--- start of SUPPLIED INFORMATION ---

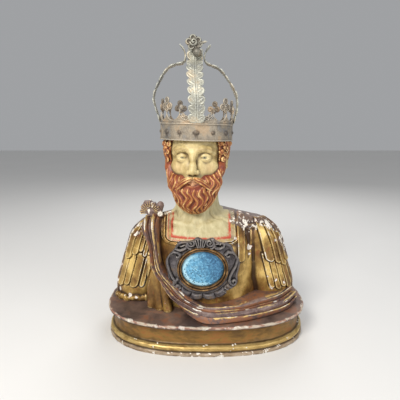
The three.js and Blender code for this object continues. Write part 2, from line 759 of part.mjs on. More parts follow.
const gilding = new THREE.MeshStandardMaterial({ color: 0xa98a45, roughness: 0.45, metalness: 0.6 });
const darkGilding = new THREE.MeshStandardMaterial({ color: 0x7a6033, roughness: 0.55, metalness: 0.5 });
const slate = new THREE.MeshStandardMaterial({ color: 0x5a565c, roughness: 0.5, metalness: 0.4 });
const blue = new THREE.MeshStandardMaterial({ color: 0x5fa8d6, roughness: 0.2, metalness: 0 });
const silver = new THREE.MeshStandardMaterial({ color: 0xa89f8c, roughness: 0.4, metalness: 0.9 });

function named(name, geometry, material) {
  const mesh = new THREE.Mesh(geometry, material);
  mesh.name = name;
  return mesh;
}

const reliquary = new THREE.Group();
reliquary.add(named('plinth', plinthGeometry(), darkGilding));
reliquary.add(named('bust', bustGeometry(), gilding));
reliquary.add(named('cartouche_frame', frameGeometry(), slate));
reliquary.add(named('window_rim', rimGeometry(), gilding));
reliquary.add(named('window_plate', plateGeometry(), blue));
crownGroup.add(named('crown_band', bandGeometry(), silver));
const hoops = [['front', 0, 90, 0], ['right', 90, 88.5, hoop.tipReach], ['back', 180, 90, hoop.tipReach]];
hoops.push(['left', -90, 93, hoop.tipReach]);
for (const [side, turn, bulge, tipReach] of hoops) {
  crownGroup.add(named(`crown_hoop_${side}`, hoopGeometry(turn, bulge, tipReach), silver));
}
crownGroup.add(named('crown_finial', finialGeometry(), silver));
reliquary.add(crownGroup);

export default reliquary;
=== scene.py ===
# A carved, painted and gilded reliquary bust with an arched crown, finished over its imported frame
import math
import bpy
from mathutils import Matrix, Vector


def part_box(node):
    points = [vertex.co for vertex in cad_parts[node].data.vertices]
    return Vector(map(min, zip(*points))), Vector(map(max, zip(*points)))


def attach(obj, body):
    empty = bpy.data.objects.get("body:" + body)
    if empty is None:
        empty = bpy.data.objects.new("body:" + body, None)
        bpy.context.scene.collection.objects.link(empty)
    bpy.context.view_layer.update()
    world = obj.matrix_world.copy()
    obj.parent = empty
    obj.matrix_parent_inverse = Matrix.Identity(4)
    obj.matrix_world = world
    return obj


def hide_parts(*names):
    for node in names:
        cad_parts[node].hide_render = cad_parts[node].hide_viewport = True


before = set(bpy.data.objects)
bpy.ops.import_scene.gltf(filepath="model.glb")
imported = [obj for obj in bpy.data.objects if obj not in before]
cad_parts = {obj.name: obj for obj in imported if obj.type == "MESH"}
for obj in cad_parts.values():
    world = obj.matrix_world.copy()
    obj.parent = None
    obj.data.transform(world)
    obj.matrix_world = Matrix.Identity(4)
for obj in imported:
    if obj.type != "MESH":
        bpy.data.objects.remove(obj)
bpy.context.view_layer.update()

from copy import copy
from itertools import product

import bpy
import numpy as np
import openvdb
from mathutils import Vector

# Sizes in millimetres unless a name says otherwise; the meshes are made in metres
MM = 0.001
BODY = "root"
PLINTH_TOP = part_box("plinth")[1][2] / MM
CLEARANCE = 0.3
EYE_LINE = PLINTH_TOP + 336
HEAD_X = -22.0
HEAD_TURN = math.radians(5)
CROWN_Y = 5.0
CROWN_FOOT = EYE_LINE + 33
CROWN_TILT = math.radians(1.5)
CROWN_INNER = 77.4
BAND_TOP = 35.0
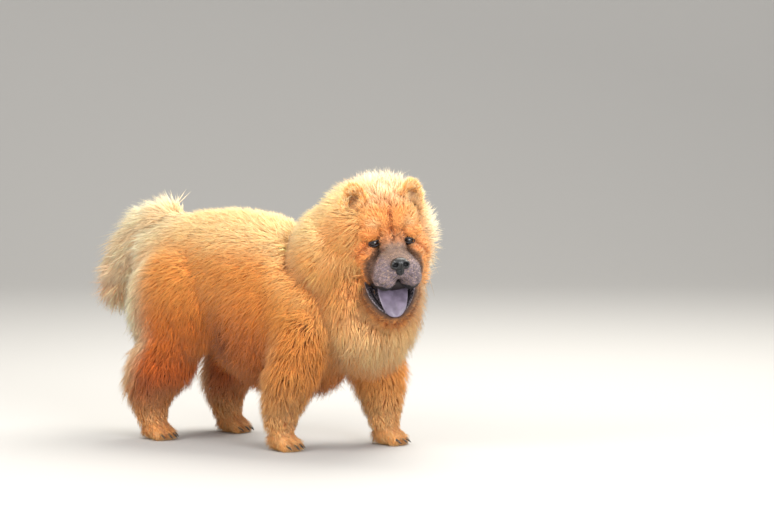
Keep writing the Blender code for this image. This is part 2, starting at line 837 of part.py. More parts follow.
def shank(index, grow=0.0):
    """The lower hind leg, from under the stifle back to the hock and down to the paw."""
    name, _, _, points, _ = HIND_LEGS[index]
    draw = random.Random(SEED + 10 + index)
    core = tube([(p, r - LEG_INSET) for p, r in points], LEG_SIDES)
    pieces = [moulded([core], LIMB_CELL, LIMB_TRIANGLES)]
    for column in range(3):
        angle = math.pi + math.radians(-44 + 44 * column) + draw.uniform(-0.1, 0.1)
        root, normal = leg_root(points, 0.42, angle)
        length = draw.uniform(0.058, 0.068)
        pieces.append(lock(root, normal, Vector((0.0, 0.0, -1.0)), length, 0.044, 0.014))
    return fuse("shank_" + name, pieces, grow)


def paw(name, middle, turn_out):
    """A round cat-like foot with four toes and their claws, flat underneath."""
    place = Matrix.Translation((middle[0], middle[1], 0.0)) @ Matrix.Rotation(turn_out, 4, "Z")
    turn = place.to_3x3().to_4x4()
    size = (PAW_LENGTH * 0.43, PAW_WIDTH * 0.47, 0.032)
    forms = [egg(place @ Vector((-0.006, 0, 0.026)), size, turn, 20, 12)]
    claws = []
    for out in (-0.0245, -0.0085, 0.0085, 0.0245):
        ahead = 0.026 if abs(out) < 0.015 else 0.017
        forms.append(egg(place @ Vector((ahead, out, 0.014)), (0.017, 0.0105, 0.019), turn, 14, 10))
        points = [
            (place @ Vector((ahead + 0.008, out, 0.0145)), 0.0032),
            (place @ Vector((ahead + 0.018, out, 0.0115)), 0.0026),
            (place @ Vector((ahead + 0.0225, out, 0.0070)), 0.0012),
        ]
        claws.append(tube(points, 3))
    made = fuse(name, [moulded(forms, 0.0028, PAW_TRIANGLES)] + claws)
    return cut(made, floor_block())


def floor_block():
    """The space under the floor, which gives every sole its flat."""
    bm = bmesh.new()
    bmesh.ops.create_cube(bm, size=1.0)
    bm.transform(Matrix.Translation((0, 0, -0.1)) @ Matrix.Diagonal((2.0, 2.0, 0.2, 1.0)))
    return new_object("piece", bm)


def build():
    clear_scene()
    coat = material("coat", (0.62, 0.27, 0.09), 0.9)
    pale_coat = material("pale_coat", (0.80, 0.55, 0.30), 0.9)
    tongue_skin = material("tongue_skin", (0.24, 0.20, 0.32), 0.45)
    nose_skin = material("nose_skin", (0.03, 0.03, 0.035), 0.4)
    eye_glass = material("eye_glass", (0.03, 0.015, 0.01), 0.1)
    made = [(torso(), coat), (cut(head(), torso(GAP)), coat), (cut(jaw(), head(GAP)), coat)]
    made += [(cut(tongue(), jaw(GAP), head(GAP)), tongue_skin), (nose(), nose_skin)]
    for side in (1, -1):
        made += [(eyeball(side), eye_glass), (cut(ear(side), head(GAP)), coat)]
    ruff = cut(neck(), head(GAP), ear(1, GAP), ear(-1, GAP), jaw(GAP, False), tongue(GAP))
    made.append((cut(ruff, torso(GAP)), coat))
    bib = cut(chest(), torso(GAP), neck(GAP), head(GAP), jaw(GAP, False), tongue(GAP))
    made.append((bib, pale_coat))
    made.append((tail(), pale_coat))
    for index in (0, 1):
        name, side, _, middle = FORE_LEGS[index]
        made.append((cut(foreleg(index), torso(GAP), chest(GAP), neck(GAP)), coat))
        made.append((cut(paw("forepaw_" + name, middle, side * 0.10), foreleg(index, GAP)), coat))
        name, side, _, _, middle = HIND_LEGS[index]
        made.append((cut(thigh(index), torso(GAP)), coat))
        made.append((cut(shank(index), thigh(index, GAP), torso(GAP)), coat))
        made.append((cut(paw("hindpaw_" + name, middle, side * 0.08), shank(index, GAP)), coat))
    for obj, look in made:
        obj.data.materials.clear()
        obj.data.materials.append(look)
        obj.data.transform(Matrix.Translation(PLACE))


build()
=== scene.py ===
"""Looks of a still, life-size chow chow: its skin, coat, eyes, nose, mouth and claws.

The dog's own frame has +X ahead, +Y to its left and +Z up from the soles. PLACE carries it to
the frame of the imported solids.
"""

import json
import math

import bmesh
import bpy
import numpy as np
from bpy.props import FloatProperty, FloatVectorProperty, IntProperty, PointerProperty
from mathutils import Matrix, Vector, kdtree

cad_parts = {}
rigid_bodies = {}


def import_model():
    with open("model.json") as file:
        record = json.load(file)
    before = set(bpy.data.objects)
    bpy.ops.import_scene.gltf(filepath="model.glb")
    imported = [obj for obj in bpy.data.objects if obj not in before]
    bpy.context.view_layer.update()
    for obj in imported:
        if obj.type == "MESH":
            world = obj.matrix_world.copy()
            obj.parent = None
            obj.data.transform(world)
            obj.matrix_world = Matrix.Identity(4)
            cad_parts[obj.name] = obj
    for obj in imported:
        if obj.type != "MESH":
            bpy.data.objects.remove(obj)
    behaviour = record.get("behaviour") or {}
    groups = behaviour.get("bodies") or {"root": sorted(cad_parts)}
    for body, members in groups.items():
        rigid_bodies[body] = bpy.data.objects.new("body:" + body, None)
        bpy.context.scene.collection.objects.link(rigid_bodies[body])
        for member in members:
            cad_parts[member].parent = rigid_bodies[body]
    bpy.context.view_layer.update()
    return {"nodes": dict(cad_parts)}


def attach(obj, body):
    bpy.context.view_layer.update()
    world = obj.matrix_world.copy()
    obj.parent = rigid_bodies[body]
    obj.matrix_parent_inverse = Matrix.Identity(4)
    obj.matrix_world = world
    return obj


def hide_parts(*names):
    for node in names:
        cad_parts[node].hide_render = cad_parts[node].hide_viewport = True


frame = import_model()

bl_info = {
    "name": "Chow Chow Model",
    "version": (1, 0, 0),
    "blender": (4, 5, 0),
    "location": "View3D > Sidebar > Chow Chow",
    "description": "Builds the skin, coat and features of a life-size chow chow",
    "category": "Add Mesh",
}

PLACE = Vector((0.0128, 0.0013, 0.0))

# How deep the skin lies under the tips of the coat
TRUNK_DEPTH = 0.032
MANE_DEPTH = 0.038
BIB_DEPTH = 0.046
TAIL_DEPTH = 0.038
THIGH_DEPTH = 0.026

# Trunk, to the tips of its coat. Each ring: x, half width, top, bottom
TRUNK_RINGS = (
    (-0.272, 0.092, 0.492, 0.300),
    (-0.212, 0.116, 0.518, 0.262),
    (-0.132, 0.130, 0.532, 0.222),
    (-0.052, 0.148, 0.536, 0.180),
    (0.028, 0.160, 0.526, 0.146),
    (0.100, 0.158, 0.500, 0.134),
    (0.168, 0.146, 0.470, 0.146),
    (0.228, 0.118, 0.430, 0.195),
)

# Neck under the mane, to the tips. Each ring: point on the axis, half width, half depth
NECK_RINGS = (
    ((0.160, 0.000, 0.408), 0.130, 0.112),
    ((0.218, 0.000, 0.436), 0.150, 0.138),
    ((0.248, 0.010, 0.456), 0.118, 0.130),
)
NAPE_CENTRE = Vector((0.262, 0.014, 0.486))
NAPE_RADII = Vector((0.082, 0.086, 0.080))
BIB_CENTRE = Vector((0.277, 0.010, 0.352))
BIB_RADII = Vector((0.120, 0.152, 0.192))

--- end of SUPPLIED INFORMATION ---

- _YOUR TASK_: Take the line containing "Keep writing the" and the line containing "name, pieces, grow)". Write out both and all lines between, exactly, and nothing more.

- _FULL SOLUTION_:
Keep writing the Blender code for this image. This is part 2, starting at line 837 of part.py. More parts follow.
def shank(index, grow=0.0):
    """The lower hind leg, from under the stifle back to the hock and down to the paw."""
    name, _, _, points, _ = HIND_LEGS[index]
    draw = random.Random(SEED + 10 + index)
    core = tube([(p, r - LEG_INSET) for p, r in points], LEG_SIDES)
    pieces = [moulded([core], LIMB_CELL, LIMB_TRIANGLES)]
    for column in range(3):
        angle = math.pi + math.radians(-44 + 44 * column) + draw.uniform(-0.1, 0.1)
        root, normal = leg_root(points, 0.42, angle)
        length = draw.uniform(0.058, 0.068)
        pieces.append(lock(root, normal, Vector((0.0, 0.0, -1.0)), length, 0.044, 0.014))
    return fuse("shank_" + name, pieces, grow)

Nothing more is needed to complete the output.